Challenge => Return, exactly as written, the run of lines that begins at the line containing "Write part 3 of" and ends at the line containing "cad_parts[node].hide_render = cad_parts[node].hide_viewport". Nothing outside that run belongs in the answer.

═════ Raw records ═════

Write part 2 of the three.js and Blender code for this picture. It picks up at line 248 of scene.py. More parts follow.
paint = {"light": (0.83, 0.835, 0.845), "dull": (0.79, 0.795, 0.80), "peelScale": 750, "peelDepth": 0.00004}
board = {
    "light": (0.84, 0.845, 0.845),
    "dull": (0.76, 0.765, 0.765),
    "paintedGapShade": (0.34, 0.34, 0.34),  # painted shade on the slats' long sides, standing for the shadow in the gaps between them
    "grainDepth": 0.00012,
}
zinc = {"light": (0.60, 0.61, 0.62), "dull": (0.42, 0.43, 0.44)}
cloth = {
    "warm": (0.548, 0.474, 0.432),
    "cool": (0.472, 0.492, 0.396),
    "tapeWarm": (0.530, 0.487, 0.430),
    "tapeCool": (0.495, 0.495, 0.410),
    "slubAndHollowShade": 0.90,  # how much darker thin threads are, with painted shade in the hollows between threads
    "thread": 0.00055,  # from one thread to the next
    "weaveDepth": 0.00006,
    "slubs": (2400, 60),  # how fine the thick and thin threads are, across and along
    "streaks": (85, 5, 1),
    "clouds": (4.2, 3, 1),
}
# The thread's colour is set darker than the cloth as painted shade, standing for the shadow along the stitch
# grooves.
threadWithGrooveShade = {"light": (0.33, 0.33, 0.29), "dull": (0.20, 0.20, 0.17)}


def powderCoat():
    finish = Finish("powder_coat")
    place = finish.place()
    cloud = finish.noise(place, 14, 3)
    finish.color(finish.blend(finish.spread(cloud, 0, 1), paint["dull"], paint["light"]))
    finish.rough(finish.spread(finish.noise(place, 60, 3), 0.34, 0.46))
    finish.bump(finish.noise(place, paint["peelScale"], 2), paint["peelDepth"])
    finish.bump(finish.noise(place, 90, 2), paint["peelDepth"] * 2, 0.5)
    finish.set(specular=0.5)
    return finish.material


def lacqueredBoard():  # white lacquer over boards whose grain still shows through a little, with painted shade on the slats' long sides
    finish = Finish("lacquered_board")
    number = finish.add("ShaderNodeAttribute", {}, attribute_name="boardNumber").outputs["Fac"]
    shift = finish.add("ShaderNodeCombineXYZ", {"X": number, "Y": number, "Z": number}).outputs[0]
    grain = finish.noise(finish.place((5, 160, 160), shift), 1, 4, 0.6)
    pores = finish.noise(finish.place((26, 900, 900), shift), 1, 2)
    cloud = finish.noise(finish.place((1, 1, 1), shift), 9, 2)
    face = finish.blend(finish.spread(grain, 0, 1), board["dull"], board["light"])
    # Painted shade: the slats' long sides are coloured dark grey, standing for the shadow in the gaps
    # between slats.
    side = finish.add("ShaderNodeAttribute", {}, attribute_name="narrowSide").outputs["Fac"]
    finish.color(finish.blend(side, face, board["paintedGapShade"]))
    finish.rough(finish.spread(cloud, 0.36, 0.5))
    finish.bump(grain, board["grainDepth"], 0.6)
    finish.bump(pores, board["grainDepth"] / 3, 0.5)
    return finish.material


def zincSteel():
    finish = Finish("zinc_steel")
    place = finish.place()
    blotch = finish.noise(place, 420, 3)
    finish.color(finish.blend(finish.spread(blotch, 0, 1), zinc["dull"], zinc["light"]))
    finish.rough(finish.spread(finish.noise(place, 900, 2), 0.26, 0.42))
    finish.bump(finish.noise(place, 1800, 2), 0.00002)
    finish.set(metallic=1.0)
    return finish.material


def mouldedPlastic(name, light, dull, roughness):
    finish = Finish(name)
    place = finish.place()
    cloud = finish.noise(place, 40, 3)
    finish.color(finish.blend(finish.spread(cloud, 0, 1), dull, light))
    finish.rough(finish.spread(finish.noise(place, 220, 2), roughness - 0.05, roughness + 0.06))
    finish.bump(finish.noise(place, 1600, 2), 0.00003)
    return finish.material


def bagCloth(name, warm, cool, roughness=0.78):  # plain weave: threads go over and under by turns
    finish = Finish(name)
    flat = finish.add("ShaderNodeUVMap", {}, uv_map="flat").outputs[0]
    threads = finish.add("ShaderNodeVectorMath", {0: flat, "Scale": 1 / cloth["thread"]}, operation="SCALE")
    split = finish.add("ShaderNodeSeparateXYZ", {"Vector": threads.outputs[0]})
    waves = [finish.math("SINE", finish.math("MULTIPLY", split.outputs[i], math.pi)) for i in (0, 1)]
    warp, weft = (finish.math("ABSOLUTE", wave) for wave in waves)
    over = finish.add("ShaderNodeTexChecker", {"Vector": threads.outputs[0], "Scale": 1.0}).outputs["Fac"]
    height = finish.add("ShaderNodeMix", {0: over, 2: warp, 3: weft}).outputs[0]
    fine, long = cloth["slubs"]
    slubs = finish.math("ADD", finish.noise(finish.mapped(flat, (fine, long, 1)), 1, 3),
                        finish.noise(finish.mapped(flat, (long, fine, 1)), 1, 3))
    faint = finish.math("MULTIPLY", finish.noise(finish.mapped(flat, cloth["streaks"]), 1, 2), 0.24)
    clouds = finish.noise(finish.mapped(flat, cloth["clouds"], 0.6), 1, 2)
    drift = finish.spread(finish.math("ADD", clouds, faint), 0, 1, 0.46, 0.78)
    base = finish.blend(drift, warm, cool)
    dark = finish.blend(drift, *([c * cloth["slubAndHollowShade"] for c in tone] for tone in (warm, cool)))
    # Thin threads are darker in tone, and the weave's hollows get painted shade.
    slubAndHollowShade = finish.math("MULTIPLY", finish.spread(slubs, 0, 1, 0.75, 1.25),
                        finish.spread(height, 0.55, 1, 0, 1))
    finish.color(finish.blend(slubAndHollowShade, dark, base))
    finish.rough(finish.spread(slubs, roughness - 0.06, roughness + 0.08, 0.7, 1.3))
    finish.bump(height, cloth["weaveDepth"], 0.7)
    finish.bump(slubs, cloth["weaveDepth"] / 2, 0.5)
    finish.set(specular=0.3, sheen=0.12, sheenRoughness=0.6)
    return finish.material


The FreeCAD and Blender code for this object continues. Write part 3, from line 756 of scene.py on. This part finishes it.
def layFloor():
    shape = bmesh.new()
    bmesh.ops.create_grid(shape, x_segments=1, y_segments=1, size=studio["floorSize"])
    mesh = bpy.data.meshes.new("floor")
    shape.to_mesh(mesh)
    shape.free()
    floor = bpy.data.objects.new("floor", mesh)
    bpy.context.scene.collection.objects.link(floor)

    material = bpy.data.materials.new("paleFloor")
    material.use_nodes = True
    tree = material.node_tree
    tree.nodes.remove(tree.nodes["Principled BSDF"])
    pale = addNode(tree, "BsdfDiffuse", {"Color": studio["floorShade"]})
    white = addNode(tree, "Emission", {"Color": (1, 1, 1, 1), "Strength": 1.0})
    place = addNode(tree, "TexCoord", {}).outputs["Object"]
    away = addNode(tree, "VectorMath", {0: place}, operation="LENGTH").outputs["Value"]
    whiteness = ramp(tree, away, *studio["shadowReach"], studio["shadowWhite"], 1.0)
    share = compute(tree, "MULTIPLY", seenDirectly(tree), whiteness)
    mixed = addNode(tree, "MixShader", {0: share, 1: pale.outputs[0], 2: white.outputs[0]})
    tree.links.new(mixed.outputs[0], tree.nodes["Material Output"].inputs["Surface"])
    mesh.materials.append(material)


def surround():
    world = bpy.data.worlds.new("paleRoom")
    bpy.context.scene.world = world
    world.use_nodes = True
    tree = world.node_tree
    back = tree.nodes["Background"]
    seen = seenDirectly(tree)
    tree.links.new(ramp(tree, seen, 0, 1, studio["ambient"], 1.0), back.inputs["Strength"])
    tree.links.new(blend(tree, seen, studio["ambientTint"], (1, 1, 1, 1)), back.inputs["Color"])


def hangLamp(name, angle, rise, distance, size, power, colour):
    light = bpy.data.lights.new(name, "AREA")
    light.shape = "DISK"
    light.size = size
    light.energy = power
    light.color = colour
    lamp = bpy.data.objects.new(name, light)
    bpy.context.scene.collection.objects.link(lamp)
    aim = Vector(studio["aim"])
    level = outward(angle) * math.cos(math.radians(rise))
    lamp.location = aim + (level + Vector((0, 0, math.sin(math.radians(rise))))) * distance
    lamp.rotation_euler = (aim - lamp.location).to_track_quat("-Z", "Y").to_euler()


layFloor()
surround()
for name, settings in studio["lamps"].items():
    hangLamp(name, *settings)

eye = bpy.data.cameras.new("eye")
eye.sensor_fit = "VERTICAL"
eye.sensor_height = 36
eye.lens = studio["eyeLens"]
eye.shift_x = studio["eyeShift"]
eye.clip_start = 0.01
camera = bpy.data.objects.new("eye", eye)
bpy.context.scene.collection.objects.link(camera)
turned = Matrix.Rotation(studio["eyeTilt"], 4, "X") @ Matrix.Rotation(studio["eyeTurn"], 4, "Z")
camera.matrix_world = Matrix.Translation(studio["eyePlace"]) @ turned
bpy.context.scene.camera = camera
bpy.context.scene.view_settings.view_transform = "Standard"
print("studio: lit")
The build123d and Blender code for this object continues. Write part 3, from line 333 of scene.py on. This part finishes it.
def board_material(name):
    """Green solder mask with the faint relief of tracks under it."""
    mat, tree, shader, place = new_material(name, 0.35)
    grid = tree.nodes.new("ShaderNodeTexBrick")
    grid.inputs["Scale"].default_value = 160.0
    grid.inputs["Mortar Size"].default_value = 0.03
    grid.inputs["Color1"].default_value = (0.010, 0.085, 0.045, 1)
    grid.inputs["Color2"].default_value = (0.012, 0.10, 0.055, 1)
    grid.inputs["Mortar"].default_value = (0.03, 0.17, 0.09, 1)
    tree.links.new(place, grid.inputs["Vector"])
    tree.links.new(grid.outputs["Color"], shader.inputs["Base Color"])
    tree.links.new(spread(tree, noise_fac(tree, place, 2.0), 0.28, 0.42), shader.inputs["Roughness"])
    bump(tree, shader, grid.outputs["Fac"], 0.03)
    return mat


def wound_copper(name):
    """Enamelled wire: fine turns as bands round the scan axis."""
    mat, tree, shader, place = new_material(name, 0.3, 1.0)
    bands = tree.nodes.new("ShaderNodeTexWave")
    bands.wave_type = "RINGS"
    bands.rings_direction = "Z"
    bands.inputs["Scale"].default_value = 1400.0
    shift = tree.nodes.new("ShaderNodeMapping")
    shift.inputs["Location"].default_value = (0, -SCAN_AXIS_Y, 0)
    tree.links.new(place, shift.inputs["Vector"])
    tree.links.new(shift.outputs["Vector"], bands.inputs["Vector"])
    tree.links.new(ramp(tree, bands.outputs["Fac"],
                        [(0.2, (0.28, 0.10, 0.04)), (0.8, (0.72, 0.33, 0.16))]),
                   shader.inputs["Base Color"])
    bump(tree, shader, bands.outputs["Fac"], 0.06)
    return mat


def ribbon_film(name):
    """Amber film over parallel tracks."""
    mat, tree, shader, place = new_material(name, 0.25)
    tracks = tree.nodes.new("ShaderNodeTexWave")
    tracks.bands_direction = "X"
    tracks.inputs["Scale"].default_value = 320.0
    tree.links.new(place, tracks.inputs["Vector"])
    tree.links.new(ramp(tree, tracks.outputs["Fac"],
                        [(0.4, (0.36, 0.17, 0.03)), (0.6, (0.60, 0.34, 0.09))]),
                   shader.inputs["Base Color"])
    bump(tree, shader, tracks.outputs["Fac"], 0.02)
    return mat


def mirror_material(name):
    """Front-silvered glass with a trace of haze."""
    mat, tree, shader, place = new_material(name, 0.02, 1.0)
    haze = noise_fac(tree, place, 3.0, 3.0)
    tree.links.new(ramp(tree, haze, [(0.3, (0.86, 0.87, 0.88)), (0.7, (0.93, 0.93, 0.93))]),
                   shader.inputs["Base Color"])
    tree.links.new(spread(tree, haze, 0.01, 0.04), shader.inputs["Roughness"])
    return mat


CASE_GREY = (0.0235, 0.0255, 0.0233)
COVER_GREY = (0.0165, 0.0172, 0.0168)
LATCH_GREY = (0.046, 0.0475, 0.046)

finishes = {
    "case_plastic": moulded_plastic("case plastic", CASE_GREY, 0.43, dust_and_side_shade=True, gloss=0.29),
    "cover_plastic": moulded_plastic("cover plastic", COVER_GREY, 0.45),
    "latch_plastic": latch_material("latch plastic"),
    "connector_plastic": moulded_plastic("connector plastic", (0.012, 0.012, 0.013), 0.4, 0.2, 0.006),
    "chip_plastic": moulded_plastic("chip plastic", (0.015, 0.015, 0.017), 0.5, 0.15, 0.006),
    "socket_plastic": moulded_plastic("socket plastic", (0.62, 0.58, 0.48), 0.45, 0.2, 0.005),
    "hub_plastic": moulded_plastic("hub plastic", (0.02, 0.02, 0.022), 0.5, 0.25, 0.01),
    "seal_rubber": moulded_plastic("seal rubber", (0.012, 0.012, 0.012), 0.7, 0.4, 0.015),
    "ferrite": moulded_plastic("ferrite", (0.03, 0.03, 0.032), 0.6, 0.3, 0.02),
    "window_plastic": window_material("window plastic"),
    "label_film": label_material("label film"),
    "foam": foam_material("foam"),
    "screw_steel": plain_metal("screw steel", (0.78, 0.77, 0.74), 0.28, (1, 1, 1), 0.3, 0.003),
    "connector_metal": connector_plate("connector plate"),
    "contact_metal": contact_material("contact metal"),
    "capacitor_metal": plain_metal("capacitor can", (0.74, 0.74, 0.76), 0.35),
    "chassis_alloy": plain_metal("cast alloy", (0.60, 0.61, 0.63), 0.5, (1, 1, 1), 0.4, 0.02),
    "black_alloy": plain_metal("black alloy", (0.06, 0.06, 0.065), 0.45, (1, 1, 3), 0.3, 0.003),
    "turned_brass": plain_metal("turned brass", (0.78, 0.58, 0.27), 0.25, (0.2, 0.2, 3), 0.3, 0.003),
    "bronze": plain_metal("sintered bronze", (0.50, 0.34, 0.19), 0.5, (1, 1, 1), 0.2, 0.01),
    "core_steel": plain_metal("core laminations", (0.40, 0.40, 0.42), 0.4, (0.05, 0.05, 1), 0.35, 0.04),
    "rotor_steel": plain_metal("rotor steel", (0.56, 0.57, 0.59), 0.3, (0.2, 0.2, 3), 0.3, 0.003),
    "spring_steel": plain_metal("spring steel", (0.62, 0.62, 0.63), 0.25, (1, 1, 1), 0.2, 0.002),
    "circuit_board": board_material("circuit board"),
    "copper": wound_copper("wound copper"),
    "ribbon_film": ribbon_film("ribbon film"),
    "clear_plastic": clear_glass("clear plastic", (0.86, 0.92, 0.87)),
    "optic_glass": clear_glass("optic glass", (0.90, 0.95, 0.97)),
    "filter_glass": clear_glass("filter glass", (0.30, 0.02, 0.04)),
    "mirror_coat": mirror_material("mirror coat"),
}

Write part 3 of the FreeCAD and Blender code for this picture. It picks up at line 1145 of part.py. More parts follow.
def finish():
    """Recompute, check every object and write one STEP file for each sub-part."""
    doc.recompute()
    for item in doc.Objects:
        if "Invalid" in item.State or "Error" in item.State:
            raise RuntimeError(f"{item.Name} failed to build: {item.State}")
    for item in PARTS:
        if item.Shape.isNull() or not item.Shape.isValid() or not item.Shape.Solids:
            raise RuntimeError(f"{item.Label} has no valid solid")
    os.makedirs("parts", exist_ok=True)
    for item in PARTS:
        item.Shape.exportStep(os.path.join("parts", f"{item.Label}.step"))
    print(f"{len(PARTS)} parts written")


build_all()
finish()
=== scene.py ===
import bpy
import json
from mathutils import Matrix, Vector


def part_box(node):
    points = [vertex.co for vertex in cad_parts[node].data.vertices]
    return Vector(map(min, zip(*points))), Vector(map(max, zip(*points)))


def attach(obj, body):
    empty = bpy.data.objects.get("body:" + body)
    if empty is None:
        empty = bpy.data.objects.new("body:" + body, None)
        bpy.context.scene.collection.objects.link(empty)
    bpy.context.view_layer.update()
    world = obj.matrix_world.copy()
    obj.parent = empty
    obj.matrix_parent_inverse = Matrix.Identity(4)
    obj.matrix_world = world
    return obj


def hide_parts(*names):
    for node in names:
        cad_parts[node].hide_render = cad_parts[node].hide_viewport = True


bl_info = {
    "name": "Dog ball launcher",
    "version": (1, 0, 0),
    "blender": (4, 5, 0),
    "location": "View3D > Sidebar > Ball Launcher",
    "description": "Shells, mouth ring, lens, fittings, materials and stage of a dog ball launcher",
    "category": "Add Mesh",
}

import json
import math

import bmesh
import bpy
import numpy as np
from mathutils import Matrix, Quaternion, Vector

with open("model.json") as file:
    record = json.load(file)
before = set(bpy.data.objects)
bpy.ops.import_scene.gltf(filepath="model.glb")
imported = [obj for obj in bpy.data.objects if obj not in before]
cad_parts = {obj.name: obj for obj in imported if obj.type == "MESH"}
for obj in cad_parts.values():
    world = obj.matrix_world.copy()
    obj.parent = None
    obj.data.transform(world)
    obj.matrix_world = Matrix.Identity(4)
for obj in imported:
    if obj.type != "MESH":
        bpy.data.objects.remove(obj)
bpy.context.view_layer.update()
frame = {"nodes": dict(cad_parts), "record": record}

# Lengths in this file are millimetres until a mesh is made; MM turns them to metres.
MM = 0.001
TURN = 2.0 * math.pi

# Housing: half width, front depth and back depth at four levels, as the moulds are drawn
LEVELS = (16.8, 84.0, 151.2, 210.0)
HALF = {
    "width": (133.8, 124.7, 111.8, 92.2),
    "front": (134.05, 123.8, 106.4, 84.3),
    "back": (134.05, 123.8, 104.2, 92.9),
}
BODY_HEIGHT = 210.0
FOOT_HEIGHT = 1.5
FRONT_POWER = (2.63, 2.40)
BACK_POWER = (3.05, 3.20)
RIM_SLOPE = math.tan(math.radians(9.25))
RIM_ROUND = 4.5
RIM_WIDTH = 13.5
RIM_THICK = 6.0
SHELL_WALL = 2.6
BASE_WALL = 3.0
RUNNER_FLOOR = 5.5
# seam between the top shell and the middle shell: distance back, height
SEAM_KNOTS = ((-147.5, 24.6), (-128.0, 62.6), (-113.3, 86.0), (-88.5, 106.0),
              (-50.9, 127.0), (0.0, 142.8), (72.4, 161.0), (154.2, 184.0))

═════

The solution =>
Write part 3 of the FreeCAD and Blender code for this picture. It picks up at line 1145 of part.py. More parts follow.
def finish():
    """Recompute, check every object and write one STEP file for each sub-part."""
    doc.recompute()
    for item in doc.Objects:
        if "Invalid" in item.State or "Error" in item.State:
            raise RuntimeError(f"{item.Name} failed to build: {item.State}")
    for item in PARTS:
        if item.Shape.isNull() or not item.Shape.isValid() or not item.Shape.Solids:
            raise RuntimeError(f"{item.Label} has no valid solid")
    os.makedirs("parts", exist_ok=True)
    for item in PARTS:
        item.Shape.exportStep(os.path.join("parts", f"{item.Label}.step"))
    print(f"{len(PARTS)} parts written")


build_all()
finish()
=== scene.py ===
import bpy
import json
from mathutils import Matrix, Vector


def part_box(node):
    points = [vertex.co for vertex in cad_parts[node].data.vertices]
    return Vector(map(min, zip(*points))), Vector(map(max, zip(*points)))


def attach(obj, body):
    empty = bpy.data.objects.get("body:" + body)
    if empty is None:
        empty = bpy.data.objects.new("body:" + body, None)
        bpy.context.scene.collection.objects.link(empty)
    bpy.context.view_layer.update()
    world = obj.matrix_world.copy()
    obj.parent = empty
    obj.matrix_parent_inverse = Matrix.Identity(4)
    obj.matrix_world = world
    return obj


def hide_parts(*names):
    for node in names:
        cad_parts[node].hide_render = cad_parts[node].hide_viewport = True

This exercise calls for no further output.